#### Task:
Find the lines that contain the word "handed" and copy each one.

Object data in JSON:
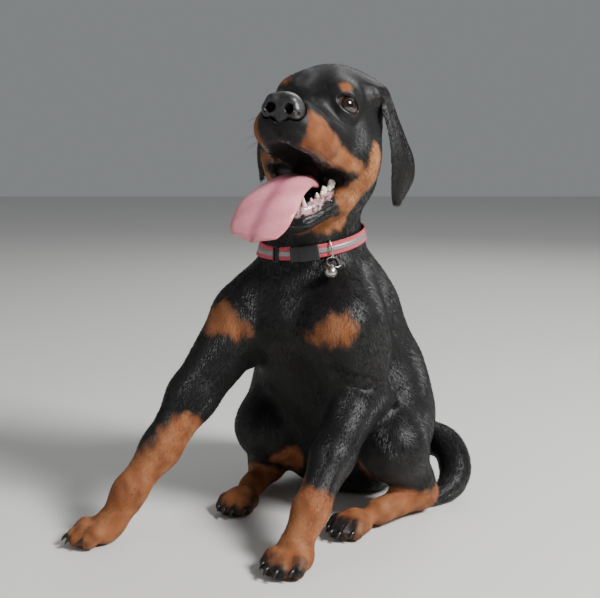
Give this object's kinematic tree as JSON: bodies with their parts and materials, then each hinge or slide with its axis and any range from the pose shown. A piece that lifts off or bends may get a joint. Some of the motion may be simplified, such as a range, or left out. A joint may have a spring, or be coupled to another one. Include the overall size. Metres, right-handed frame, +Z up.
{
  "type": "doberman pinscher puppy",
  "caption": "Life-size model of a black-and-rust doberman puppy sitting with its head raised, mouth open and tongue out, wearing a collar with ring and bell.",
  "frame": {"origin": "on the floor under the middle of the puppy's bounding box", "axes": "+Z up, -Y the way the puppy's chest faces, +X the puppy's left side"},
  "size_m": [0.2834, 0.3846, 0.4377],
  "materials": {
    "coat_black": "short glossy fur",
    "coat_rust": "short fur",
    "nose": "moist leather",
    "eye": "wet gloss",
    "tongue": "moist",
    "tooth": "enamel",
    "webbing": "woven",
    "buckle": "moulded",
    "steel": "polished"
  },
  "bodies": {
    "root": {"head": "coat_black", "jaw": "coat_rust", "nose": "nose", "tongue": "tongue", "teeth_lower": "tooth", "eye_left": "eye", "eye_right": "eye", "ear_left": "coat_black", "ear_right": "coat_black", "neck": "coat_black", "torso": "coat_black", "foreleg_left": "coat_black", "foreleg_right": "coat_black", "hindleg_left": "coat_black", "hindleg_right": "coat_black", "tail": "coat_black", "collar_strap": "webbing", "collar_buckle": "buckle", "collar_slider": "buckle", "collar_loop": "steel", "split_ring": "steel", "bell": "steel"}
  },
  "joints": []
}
---
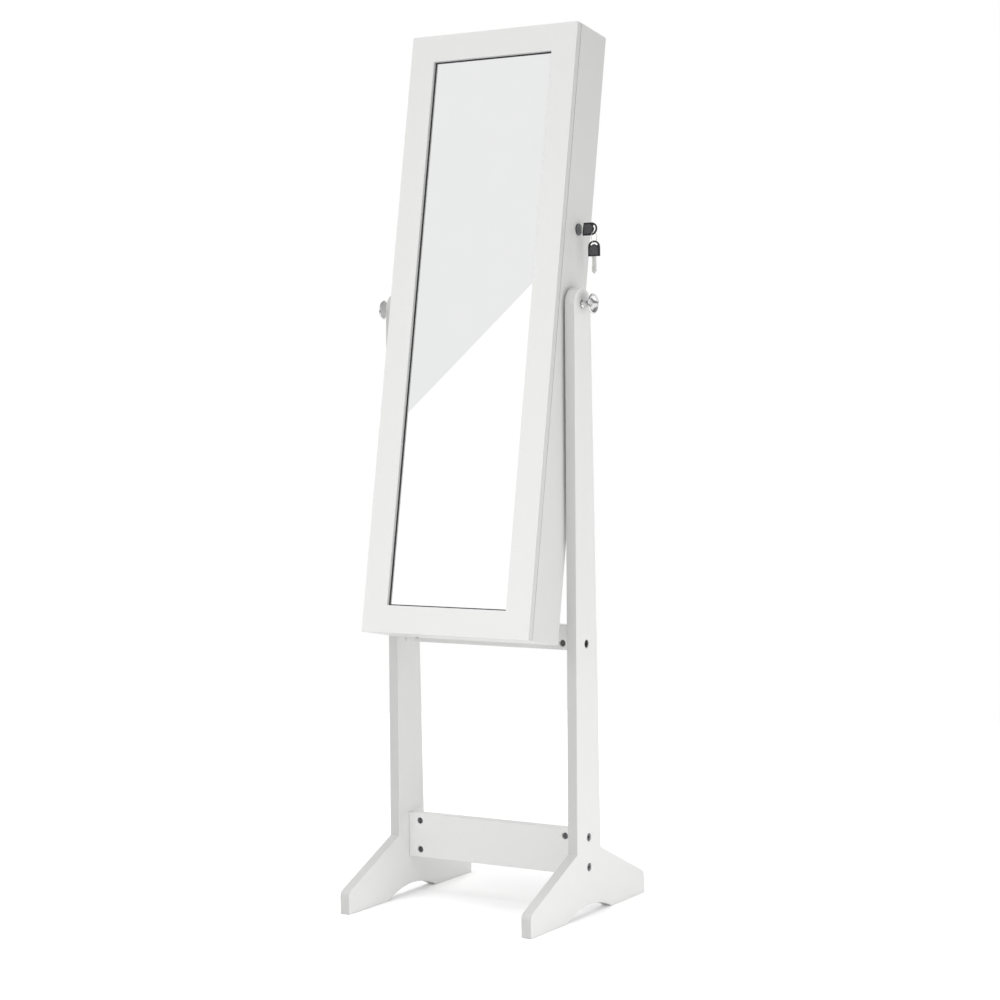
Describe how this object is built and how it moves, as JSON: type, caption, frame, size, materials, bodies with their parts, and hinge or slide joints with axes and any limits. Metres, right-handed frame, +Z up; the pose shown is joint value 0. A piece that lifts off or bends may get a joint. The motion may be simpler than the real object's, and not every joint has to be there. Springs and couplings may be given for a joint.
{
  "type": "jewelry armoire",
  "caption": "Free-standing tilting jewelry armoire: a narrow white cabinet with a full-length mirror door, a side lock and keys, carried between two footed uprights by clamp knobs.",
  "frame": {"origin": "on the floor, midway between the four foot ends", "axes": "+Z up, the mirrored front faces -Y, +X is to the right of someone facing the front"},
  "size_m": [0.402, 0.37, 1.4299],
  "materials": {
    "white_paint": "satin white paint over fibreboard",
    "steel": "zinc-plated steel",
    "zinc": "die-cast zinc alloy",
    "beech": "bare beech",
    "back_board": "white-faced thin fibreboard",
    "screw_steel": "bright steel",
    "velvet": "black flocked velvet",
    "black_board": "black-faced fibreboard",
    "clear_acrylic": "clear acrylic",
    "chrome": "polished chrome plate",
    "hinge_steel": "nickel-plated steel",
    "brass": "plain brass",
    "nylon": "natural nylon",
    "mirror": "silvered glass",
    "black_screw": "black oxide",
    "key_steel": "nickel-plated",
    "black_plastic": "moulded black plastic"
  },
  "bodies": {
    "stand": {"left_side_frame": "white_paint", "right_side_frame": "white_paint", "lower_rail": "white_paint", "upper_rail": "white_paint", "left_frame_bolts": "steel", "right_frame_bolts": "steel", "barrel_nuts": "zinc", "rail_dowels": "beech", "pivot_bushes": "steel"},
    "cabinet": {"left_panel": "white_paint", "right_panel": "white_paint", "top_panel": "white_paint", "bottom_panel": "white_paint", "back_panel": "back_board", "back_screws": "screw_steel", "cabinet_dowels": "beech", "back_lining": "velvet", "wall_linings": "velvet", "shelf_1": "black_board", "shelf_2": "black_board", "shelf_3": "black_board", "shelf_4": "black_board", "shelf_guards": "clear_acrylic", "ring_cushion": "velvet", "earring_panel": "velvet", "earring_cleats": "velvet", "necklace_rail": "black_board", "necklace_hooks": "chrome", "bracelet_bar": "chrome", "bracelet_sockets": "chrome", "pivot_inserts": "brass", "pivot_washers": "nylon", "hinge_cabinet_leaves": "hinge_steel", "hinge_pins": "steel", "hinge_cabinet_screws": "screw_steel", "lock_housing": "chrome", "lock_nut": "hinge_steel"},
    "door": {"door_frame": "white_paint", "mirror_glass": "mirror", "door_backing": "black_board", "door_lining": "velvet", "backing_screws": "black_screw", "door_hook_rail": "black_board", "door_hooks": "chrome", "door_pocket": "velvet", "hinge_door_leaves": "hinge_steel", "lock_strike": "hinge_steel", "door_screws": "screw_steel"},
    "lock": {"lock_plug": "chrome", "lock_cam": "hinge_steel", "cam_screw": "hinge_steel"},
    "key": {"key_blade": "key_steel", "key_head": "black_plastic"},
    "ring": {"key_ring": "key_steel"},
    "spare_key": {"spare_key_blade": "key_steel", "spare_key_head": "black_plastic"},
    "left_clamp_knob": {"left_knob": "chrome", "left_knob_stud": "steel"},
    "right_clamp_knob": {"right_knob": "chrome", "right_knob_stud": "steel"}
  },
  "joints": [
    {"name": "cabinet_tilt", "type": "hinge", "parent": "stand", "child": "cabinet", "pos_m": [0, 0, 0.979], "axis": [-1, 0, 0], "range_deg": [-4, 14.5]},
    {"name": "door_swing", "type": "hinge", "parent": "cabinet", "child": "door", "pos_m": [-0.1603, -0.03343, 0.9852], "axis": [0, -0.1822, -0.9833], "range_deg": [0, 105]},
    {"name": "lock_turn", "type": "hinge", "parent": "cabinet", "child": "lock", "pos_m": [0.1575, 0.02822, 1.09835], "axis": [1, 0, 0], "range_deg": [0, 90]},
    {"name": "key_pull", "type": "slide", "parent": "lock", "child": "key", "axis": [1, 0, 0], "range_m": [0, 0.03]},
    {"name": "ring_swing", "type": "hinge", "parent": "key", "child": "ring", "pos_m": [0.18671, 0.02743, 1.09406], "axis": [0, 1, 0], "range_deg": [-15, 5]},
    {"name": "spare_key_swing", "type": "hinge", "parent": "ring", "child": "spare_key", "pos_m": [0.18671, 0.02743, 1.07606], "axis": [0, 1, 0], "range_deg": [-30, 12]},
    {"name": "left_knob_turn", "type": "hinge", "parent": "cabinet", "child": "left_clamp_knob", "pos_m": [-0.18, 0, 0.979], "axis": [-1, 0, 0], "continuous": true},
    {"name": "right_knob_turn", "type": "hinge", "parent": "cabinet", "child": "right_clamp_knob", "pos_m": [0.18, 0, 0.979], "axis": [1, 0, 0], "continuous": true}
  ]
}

#### Finished exercise:
Give this object's kinematic tree as JSON: bodies with their parts and materials, then each hinge or slide with its axis and any range from the pose shown. A piece that lifts off or bends may get a joint. Some of the motion may be simplified, such as a range, or left out. A joint may have a spring, or be coupled to another one. Include the overall size. Metres, right-handed frame, +Z up.
Describe how this object is built and how it moves, as JSON: type, caption, frame, size, materials, bodies with their parts, and hinge or slide joints with axes and any limits. Metres, right-handed frame, +Z up; the pose shown is joint value 0. A piece that lifts off or bends may get a joint. The motion may be simpler than the real object's, and not every joint has to be there. Springs and couplings may be given for a joint.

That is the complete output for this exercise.